What you should do: Print each line exactly as it is given.

Data excerpt:
——————

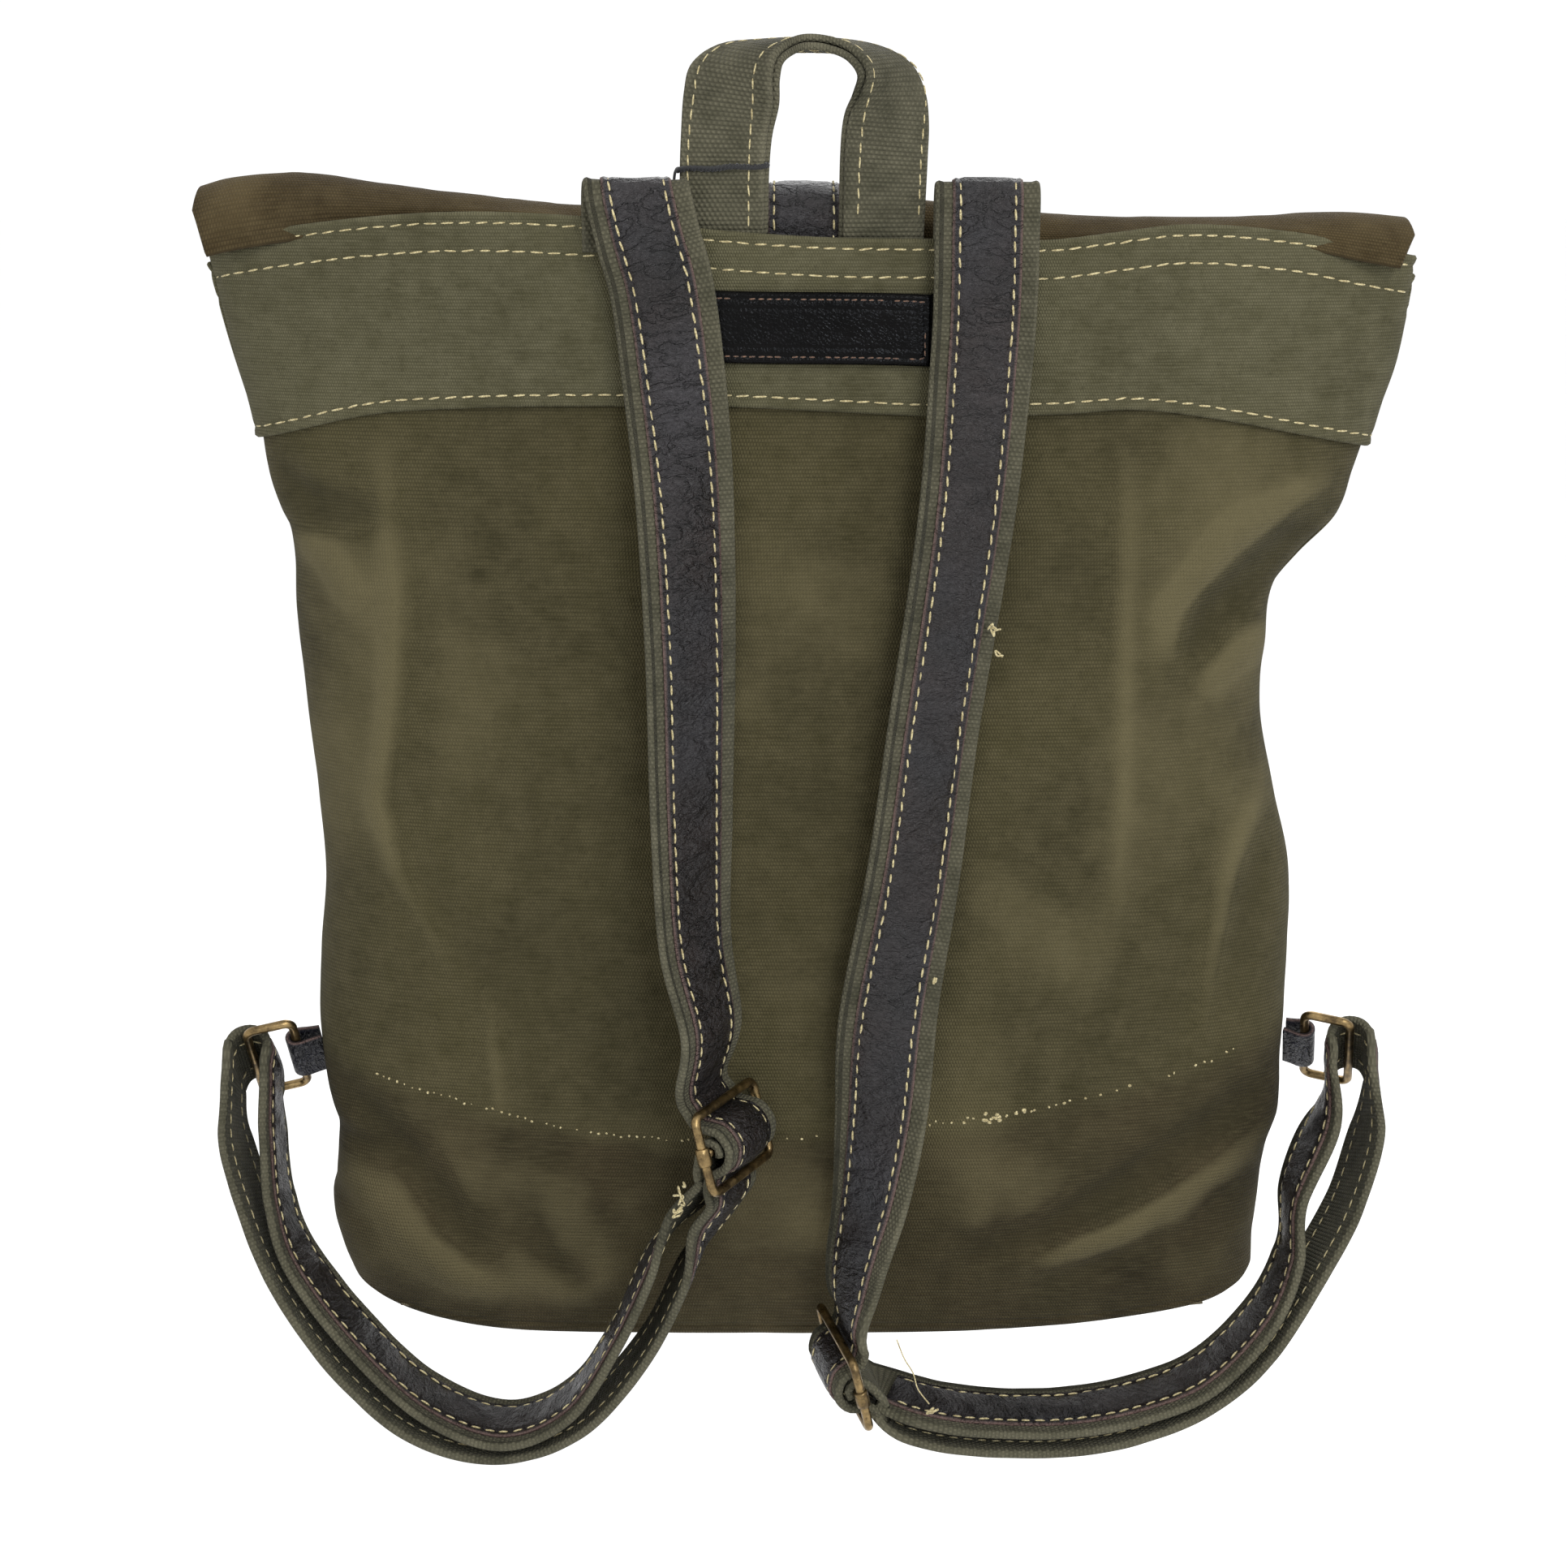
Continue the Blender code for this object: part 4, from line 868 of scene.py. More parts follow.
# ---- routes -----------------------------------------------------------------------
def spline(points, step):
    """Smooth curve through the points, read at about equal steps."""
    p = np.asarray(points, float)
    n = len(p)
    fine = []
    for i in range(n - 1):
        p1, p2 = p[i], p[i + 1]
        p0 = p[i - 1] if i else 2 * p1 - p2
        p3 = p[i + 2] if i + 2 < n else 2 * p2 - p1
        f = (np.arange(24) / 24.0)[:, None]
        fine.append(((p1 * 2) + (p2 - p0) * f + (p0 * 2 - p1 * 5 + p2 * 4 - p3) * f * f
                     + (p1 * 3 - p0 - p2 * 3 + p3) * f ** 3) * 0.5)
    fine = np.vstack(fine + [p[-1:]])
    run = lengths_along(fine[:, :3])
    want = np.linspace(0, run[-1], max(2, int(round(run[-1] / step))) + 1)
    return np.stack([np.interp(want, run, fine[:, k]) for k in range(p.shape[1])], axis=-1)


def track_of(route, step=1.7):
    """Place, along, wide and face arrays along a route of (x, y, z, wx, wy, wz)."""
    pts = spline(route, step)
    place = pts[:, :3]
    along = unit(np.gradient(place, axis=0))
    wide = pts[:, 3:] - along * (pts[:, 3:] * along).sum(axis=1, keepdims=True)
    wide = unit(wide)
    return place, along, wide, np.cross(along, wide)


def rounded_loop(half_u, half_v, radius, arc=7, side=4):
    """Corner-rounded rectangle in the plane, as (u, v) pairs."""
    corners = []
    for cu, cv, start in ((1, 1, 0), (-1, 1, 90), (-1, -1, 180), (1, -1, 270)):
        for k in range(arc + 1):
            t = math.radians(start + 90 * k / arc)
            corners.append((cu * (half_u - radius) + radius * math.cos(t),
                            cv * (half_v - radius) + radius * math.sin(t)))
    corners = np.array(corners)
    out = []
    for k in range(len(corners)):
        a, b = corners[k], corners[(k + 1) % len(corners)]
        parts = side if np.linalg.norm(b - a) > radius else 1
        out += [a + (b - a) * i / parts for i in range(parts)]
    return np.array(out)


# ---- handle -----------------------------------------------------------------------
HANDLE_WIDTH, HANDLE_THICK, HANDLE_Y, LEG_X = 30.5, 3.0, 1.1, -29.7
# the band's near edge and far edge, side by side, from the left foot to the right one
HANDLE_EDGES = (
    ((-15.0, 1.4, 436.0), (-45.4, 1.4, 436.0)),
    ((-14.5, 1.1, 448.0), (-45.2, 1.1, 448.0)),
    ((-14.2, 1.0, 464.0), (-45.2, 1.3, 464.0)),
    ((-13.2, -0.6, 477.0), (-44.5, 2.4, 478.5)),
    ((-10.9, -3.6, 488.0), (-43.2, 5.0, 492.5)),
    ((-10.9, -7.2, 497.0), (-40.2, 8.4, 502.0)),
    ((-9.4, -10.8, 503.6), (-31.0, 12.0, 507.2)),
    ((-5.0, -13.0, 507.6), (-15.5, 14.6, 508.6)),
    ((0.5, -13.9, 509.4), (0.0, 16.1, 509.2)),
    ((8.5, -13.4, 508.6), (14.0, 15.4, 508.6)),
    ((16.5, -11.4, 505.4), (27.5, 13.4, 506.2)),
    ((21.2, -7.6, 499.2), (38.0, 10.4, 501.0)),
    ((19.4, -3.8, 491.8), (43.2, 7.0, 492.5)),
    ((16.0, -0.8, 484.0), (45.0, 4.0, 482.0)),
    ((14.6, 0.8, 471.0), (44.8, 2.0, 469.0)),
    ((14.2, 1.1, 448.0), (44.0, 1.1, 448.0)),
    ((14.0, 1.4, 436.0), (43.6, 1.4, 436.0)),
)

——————

Task response:
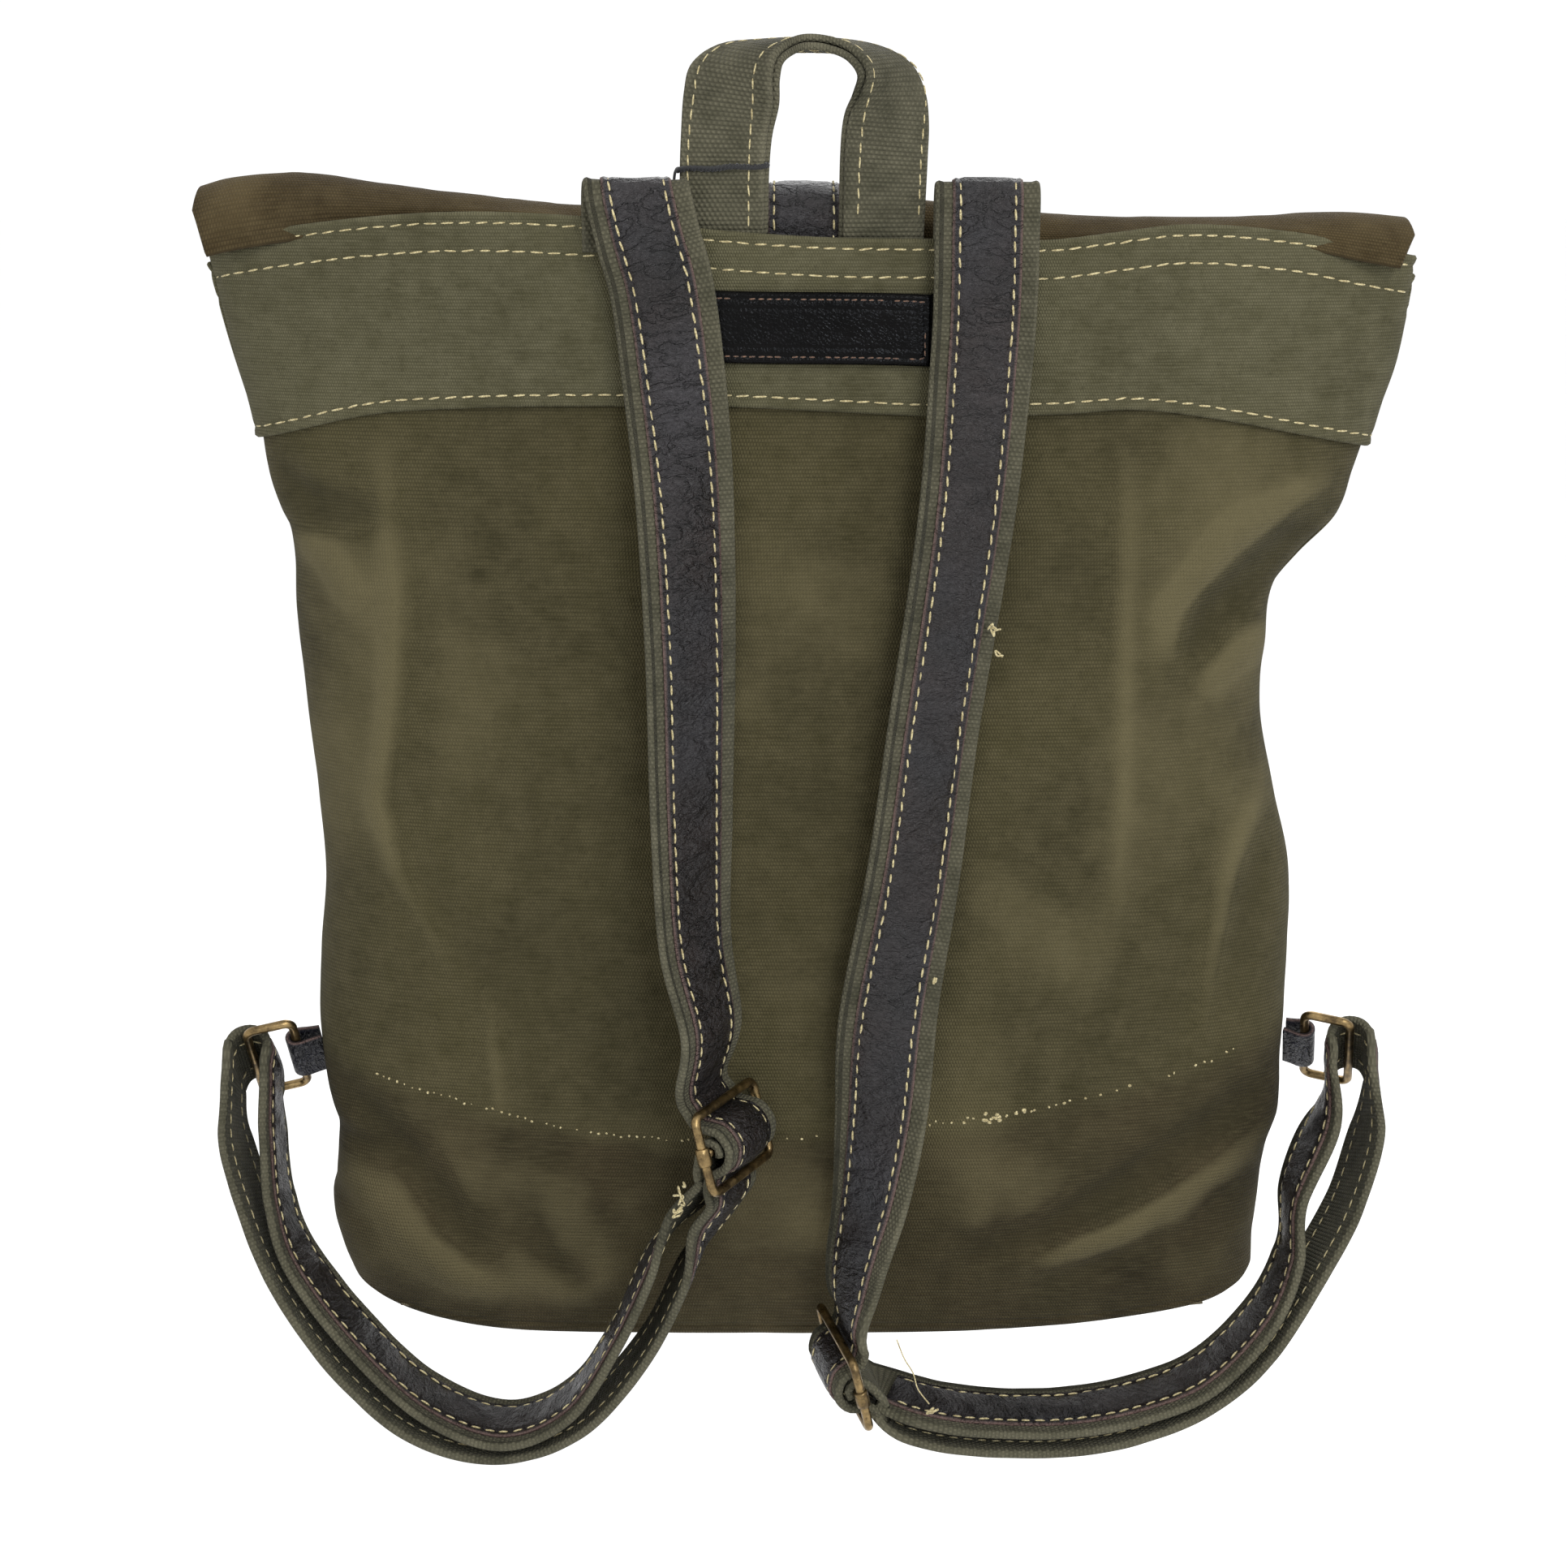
Continue the Blender code for this object: part 4, from line 868 of scene.py. More parts follow.
# ---- routes -----------------------------------------------------------------------
def spline(points, step):
    """Smooth curve through the points, read at about equal steps."""
    p = np.asarray(points, float)
    n = len(p)
    fine = []
    for i in range(n - 1):
        p1, p2 = p[i], p[i + 1]
        p0 = p[i - 1] if i else 2 * p1 - p2
        p3 = p[i + 2] if i + 2 < n else 2 * p2 - p1
        f = (np.arange(24) / 24.0)[:, None]
        fine.append(((p1 * 2) + (p2 - p0) * f + (p0 * 2 - p1 * 5 + p2 * 4 - p3) * f * f
                     + (p1 * 3 - p0 - p2 * 3 + p3) * f ** 3) * 0.5)
    fine = np.vstack(fine + [p[-1:]])
    run = lengths_along(fine[:, :3])
    want = np.linspace(0, run[-1], max(2, int(round(run[-1] / step))) + 1)
    return np.stack([np.interp(want, run, fine[:, k]) for k in range(p.shape[1])], axis=-1)


def track_of(route, step=1.7):
    """Place, along, wide and face arrays along a route of (x, y, z, wx, wy, wz)."""
    pts = spline(route, step)
    place = pts[:, :3]
    along = unit(np.gradient(place, axis=0))
    wide = pts[:, 3:] - along * (pts[:, 3:] * along).sum(axis=1, keepdims=True)
    wide = unit(wide)
    return place, along, wide, np.cross(along, wide)


def rounded_loop(half_u, half_v, radius, arc=7, side=4):
    """Corner-rounded rectangle in the plane, as (u, v) pairs."""
    corners = []
    for cu, cv, start in ((1, 1, 0), (-1, 1, 90), (-1, -1, 180), (1, -1, 270)):
        for k in range(arc + 1):
            t = math.radians(start + 90 * k / arc)
            corners.append((cu * (half_u - radius) + radius * math.cos(t),
                            cv * (half_v - radius) + radius * math.sin(t)))
    corners = np.array(corners)
    out = []
    for k in range(len(corners)):
        a, b = corners[k], corners[(k + 1) % len(corners)]
        parts = side if np.linalg.norm(b - a) > radius else 1
        out += [a + (b - a) * i / parts for i in range(parts)]
    return np.array(out)


# ---- handle -----------------------------------------------------------------------
HANDLE_WIDTH, HANDLE_THICK, HANDLE_Y, LEG_X = 30.5, 3.0, 1.1, -29.7
# the band's near edge and far edge, side by side, from the left foot to the right one
HANDLE_EDGES = (
    ((-15.0, 1.4, 436.0), (-45.4, 1.4, 436.0)),
    ((-14.5, 1.1, 448.0), (-45.2, 1.1, 448.0)),
    ((-14.2, 1.0, 464.0), (-45.2, 1.3, 464.0)),
    ((-13.2, -0.6, 477.0), (-44.5, 2.4, 478.5)),
    ((-10.9, -3.6, 488.0), (-43.2, 5.0, 492.5)),
    ((-10.9, -7.2, 497.0), (-40.2, 8.4, 502.0)),
    ((-9.4, -10.8, 503.6), (-31.0, 12.0, 507.2)),
    ((-5.0, -13.0, 507.6), (-15.5, 14.6, 508.6)),
    ((0.5, -13.9, 509.4), (0.0, 16.1, 509.2)),
    ((8.5, -13.4, 508.6), (14.0, 15.4, 508.6)),
    ((16.5, -11.4, 505.4), (27.5, 13.4, 506.2)),
    ((21.2, -7.6, 499.2), (38.0, 10.4, 501.0)),
    ((19.4, -3.8, 491.8), (43.2, 7.0, 492.5)),
    ((16.0, -0.8, 484.0), (45.0, 4.0, 482.0)),
    ((14.6, 0.8, 471.0), (44.8, 2.0, 469.0)),
    ((14.2, 1.1, 448.0), (44.0, 1.1, 448.0)),
    ((14.0, 1.4, 436.0), (43.6, 1.4, 436.0)),
)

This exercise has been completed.